Altri contenuti del confronto vertevano su questioni economiche e politiche che, per la gioia della Guida Suprema, hanno trovato tutti concordi nel condannare l’avventurismo personalistico del presidente uscente. I più pragmatici sono apparsi i conservatori Qalibaf e Velayati sostenendo come il Paese dovrà far fronte a bisogni diffusi fra i giovani: lavoro e abitazione e riacquistare credito verso la comunità internazionale. Sui temi economici si sono spesi anche Aref che ha ricordato come, al di là degli ostacoli posti dall’embargo occidentale, il Paese abbia bisogno di emanciparsi dal ramo petrolifero quale asse centrale delle sue esportazioni, e Hassan Rowhani. Per quest’ultimo economia fa rima con occupazione, quella giovanile diventa fondamentale per la credibilità e stabilità della nuova amministrazione. Rowhani, l’unico fra gli otto pretendenti a vestire i paramenti sciiti, è un intellettuale utile alla diplomazia per formazione, cultura e ampia padronanza linguistica.
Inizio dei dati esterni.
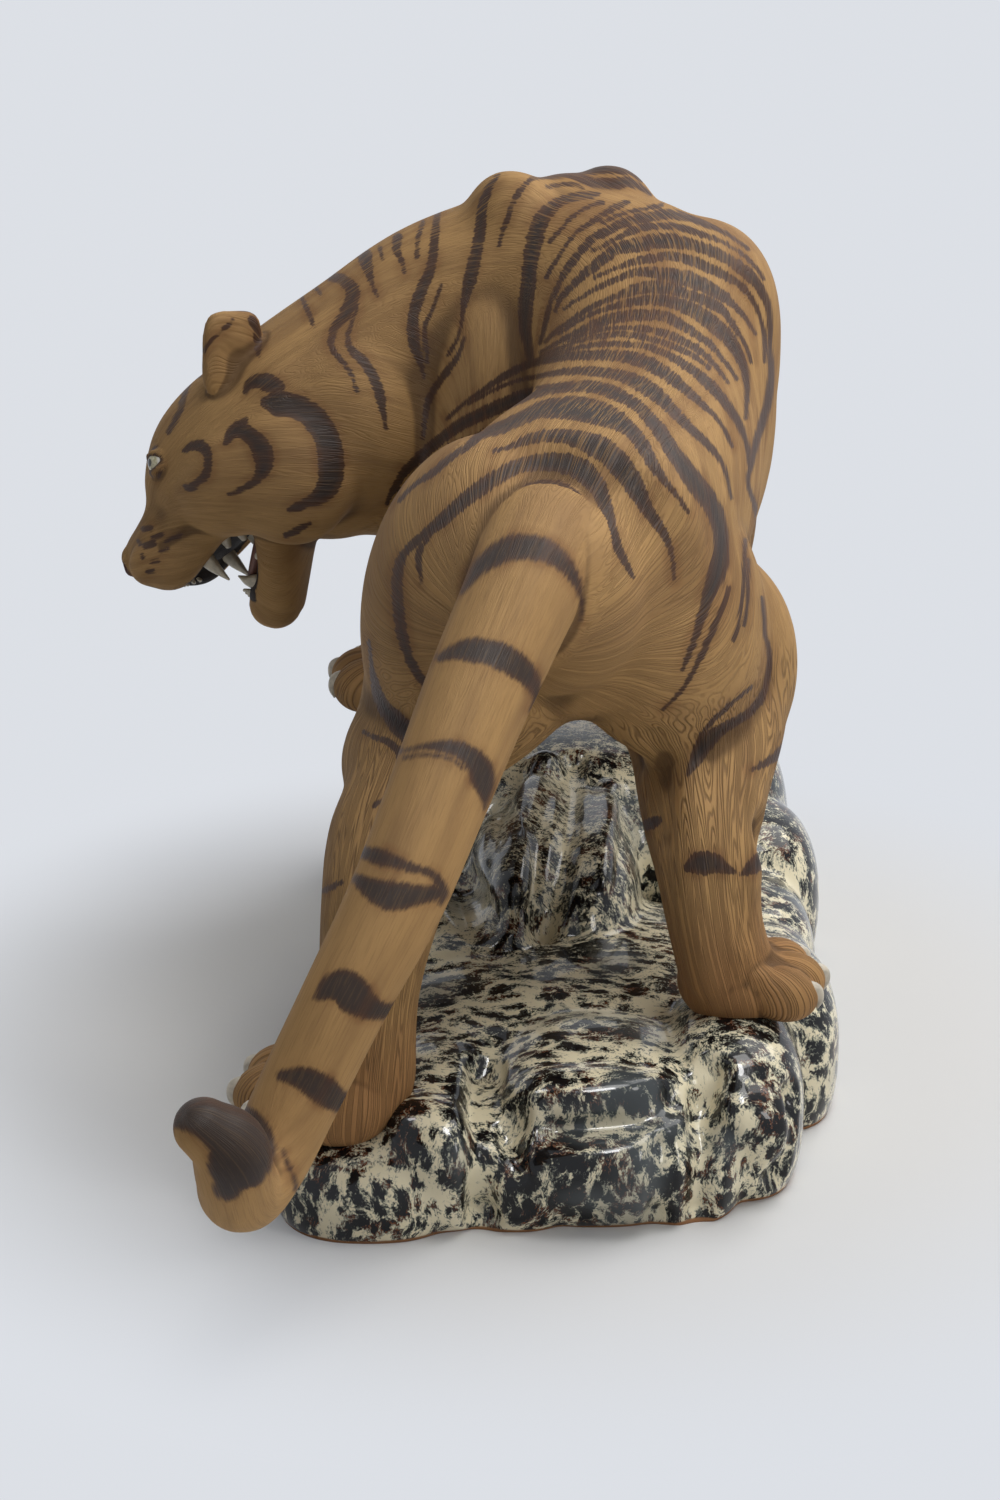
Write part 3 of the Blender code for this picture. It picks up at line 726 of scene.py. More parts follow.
# Painted stripes, as strokes over the photograph's frame: x, y and the full width of the brush.
trunkStrokes = [
    [(602, 203, 2), (590, 206, 3), (580, 211, 3), (570, 219, 3), (562, 228, 3), (555, 236, 3),
     (550, 242, 1.5)],
    [(628, 202, 4), (618, 206, 7), (607, 212, 6), (597, 219, 6), (586, 226, 5), (577, 232, 4), (570, 240, 3),
     (563, 249, 3), (558, 258, 3), (552, 267, 2.5), (546, 278, 2)],
    [(662, 205, 3), (645, 209, 3), (628, 212, 3), (614, 217, 2.5), (602, 223, 2)],
    [(748, 249, 2), (738, 241, 2.5), (727, 234, 3), (716, 229, 4), (706, 225, 6), (695, 220, 6),
     (682, 216, 8), (668, 214, 10), (655, 216, 10), (640, 218, 10), (630, 221, 9), (620, 224, 9),
     (610, 230, 8), (600, 234, 8), (590, 241, 8), (580, 252, 8), (570, 265, 8), (562, 277, 6),
     (558, 286, 5), (554, 295, 5), (550, 305, 5), (546, 320, 6), (543, 333, 5), (540, 343, 4)],
    [(593, 250, 2), (604, 246, 3), (614, 240, 4), (624, 235, 6), (634, 230, 8), (646, 227, 7), (660, 226, 6),
     (674, 226, 6), (686, 229, 6), (698, 233, 6), (710, 237, 5), (721, 241, 4), (731, 247, 3.5),
     (741, 253, 3), (750, 261, 2.5), (758, 270, 2.5), (763, 279, 2)],
    [(555, 311, 1.5), (558, 303, 4), (563, 295, 6), (570, 288, 7), (577, 281, 7), (586, 273, 9),
     (596, 265, 10), (606, 257, 11), (617, 249, 12), (629, 246, 14), (642, 244, 15), (656, 241, 15),
     (670, 241, 14), (683, 243, 13), (696, 246, 11), (708, 250, 11), (720, 255, 11), (732, 262, 11),
     (743, 270, 12), (752, 278, 11), (760, 288, 9), (766, 300, 8), (769, 312, 6), (770, 330, 5),
     (770, 348, 5), (771, 368, 7), (770, 385, 8), (768, 402, 8), (763, 420, 8), (757, 440, 7),
     (752, 460, 6), (748, 482, 4), (753, 500, 5), (757, 518, 4), (757, 535, 2)],
    [(595, 277, 2), (607, 272, 3), (619, 267, 5), (630, 263, 6), (641, 260, 8), (655, 258, 8), (669, 256, 9),
     (682, 258, 9), (694, 261, 10), (706, 267, 10), (718, 272, 10), (729, 278, 8), (739, 284, 7),
     (746, 291, 6), (752, 299, 5), (757, 309, 4), (761, 321, 3), (764, 335, 3), (765, 350, 2.5),
     (765, 362, 1.5)],
    [(564, 309, 1.5), (572, 303, 3), (582, 297, 3.5), (592, 291, 5), (602, 286, 6), (612, 281, 6),
     (622, 277, 6), (632, 273, 7), (644, 272, 9), (658, 273, 12), (670, 275, 14), (684, 278, 16),
     (696, 282, 15), (708, 287, 14), (718, 293, 11), (727, 299, 9), (735, 307, 6), (743, 315, 5),
     (749, 323, 3.5), (755, 334, 1.5)],
    [(545, 342, 3), (552, 335, 5), (562, 327, 5), (572, 320, 5), (582, 313, 6), (592, 307, 5.5),
     (602, 302, 5.5), (612, 298, 6), (622, 294, 8), (634, 290, 11), (648, 287, 13), (662, 287, 13),
     (676, 290, 12), (690, 295, 9), (702, 299, 10), (712, 304, 10), (721, 309, 9), (728, 317, 7),
     (734, 326, 6), (740, 336, 4.5), (746, 347, 3), (751, 362, 2)],
    [(558, 334, 1.5), (570, 326, 2.5), (582, 319, 3), (594, 313, 4), (606, 309, 5), (618, 305, 7),
     (632, 302, 8), (646, 300, 10), (660, 300, 11), (672, 302, 12), (684, 306, 13), (696, 312, 14),
     (708, 320, 15), (718, 328, 16), (727, 337, 14), (735, 348, 12), (741, 360, 10), (745, 372, 8),
     (747, 386, 6), (747, 402, 4.5), (746, 418, 2)],
    [(541, 352, 2), (552, 346, 3), (562, 340, 5), (572, 335, 6), (582, 330, 8), (594, 325, 9), (606, 320, 10),
     (620, 317, 11), (636, 315, 11), (650, 315, 11), (664, 316, 10), (676, 322, 10), (688, 329, 9),
     (700, 337, 7), (710, 344, 7), (717, 352, 5), (724, 361, 4.5), (731, 370, 4), (737, 379, 2)],
    [(568, 341, 1.5), (582, 336, 2.5), (596, 331, 3), (612, 328, 3.5), (630, 328, 4), (646, 329, 6),
     (660, 332, 7), (673, 336, 8), (685, 342, 8), (697, 349, 7), (706, 356, 6), (714, 364, 5),
     (721, 373, 4), (728, 383, 2)],
    [(541, 357, 2), (552, 351, 2.5), (564, 347, 3), (576, 342, 4), (590, 338, 5), (604, 336, 6),
     (620, 334, 6), (636, 336, 6), (650, 339, 6), (664, 343, 6), (677, 348, 6), (690, 354, 6),
     (701, 361, 4), (710, 369, 2)],
    [(540, 360, 2), (552, 355, 3), (566, 350, 4), (582, 347, 5), (600, 344, 6), (620, 344, 6), (638, 345, 6),
     (652, 348, 7), (664, 353, 7), (676, 359, 8), (688, 367, 9), (700, 376, 10), (711, 386, 11),
     (721, 397, 10), (730, 409, 9), (738, 422, 8), (744, 436, 6), (748, 450, 5), (749, 465, 4)],
    [(447, 419, 1.5), (460, 407, 3), (470, 399, 4), (482, 391, 5), (500, 379, 7), (520, 368, 8),
     (540, 361, 8), (560, 357, 9), (580, 355, 9), (600, 355, 10), (620, 356, 11), (636, 359, 13),
     (650, 364, 14), (662, 371, 13), (673, 379, 12), (684, 388, 10), (694, 397, 8), (704, 406, 6),
     (714, 415, 4), (724, 429, 3), (732, 446, 1.5)],
    [(468, 404, 1.5), (482, 396, 2.5), (500, 387, 3.5), (520, 380, 4), (540, 376, 5), (560, 372, 6),
     (580, 371, 8), (600, 372, 10), (618, 375, 11), (632, 380, 14), (644, 386, 16), (656, 394, 15),
     (667, 404, 13), (678, 416, 11), (689, 427, 9), (700, 437, 8), (711, 448, 7), (720, 460, 5),
     (726, 474, 4), (731, 498, 2)],
    [(388, 503, 6), (394, 491, 8), (404, 474, 10), (416, 461, 10), (428, 450, 11), (440, 440, 11),
     (460, 425, 12), (480, 415, 13), (500, 406, 14), (520, 397, 13), (540, 391, 11), (560, 388, 10),
     (580, 386, 11), (600, 388, 13), (614, 393, 14), (628, 400, 12), (640, 408, 12), (652, 421, 13),
     (662, 434, 14), (672, 450, 15), (684, 467, 17), (696, 484, 19), (707, 498, 19), (716, 514, 17),
     (721, 532, 16), (721, 552, 17), (717, 572, 18), (710, 592, 15), (704, 610, 10), (697, 632, 8),
     (689, 654, 6), (682, 671, 3)],
    [(729, 588, 3), (724, 604, 5), (717, 620, 6), (710, 636, 7), (702, 654, 6), (694, 670, 5), (684, 687, 4),
     (673, 700, 3), (662, 710, 1.5)],
    [(399, 501, 1.5), (410, 489, 3), (420, 481, 5), (431, 474, 7), (442, 465, 7), (454, 455, 7),
     (466, 447, 7), (480, 436, 9), (496, 429, 12), (512, 423, 13), (528, 415, 14), (545, 409, 18),
     (562, 408, 22), (580, 409, 25), (598, 413, 25), (612, 418, 22), (624, 425, 17), (634, 434, 14),
     (643, 446, 13), (650, 459, 12), (658, 472, 10), (668, 485, 7), (678, 497, 5), (688, 512, 1.5)],
    [(494, 451, 1.5), (506, 448, 3), (518, 444, 7), (530, 439, 11), (545, 436, 12), (562, 436, 13),
     (578, 439, 18), (592, 444, 22), (604, 450, 24), (614, 459, 24), (624, 470, 23), (632, 482, 21),
     (640, 496, 17), (647, 509, 13), (656, 522, 11), (664, 534, 8), (670, 548, 6), (673, 563, 4),
     (674, 580, 1.5)],
    [(432, 690, 5), (420, 677, 9), (410, 660, 9), (404, 642, 10), (400, 622, 11), (398, 602, 11),
     (397, 582, 11), (399, 566, 10), (406, 551, 8), (418, 540, 8), (430, 530, 10), (444, 519, 13),
     (460, 504, 14), (478, 490, 15), (496, 478, 15), (514, 468, 15), (532, 463, 16), (550, 462, 18),
     (568, 464, 20), (583, 471, 22), (594, 482, 20), (602, 497, 16), (608, 514, 12), (613, 532, 10),
     (618, 548, 9), (625, 562, 7), (633, 577, 2)],
    [(430, 536, 3), (421, 548, 5), (418, 560, 6), (420, 573, 5), (422, 582, 2)],
    [(476, 524, 1.5), (486, 516, 5), (496, 508, 9), (508, 501, 12), (522, 495, 16), (538, 491, 20),
     (552, 491, 22), (566, 496, 22), (577, 506, 20), (586, 519, 17), (594, 532, 13), (601, 546, 9),
     (605, 560, 4), (606, 576, 1.5)],
    # thighs and hind legs
    [(745, 540, 1.5), (744, 575, 3), (742, 600, 3), (738, 625, 3), (733, 640, 2)],
    [(748, 560, 1.5), (748, 590, 3), (746, 610, 3), (744, 625, 1.5)],
    [(762, 598, 1), (764, 618, 2), (765, 634, 3), (769, 650, 5), (769, 668, 5), (766, 685, 5), (761, 699, 7),
     (750, 712, 8), (738, 720, 9), (726, 727, 11), (714, 735, 15), (705, 744, 18), (698, 755, 15),
     (692, 766, 10), (688, 775, 3)],
    [(751, 687, 1.5), (742, 695, 3), (732, 703, 4), (722, 712, 5), (712, 722, 5), (702, 734, 4)],
    [(796, 720, 5), (792, 735, 8), (784, 748, 9), (774, 758, 8), (762, 765, 6), (752, 770, 2)],
    [(687, 868, 8), (694, 865, 20), (704, 863, 24), (716, 864, 20), (726, 869, 10), (735, 872, 3)],
    [(742, 874, 4), (749, 870, 12), (756, 864, 16), (762, 858, 14)],
    [(642, 826, 8), (650, 824, 12), (658, 820, 8)],
    [(369, 640, 2), (371, 660, 3), (374, 680, 7), (380, 700, 12), (390, 714, 16), (400, 726, 20),
     (412, 735, 22), (424, 742, 16)],
    [(364, 732, 2), (374, 737, 5), (386, 741, 6), (396, 748, 8), (402, 757, 10), (408, 764, 8)],
    [(374, 806, 2), (382, 801, 4), (392, 796, 3), (402, 790, 2)],
    [(316, 893, 4), (330, 888, 5), (342, 882, 4)],
]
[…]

Nel 2009 ha toccato con mano l’impatto della protesta dell’Onda verde contro il sistema del velayat-e faqih (il governo clericale) sebbene si spinse a criticare la feroce repressione poliziesca e basij contro i manifestanti. Alcune agenzie lo danno favorito al pari di Aref, fra loro ci sarebbe un testa a testa. Invece per altri il riformista non dovrebbe avere avversari, non lo impensierirebbe neppure il rodato e astuto sindaco di Teheran Qalibaf. Ma gli exit-poll basati sulle intenzioni di voto nella situazione iraniana potrebbero essere falsati. E sulle vere falsificazioni e i brogli sono puntati gli sguardi degli osservatori internazionali; fra un’ampia fascia d’indecisi il primo dato sarà quello di verificare il numero di votanti e astenuti. Un dissenso simbolico viene diffuso dal sito anti ayatollah United4Iran, promosso da rifugiati iraniani negli Usa. Per protesta sostiene la candidata virtuale Zahra non è ammessa alla competizione in quanto donna. Zahra è la protagonista di un fumetto: madre del giovane Mehdi sparito dopo le manifestazioni del 2009. Un richiamo a una recente realtà che al momento non incide sull’elettorato del voto, forse su un’opposizione costretta a regredire alla virtualità.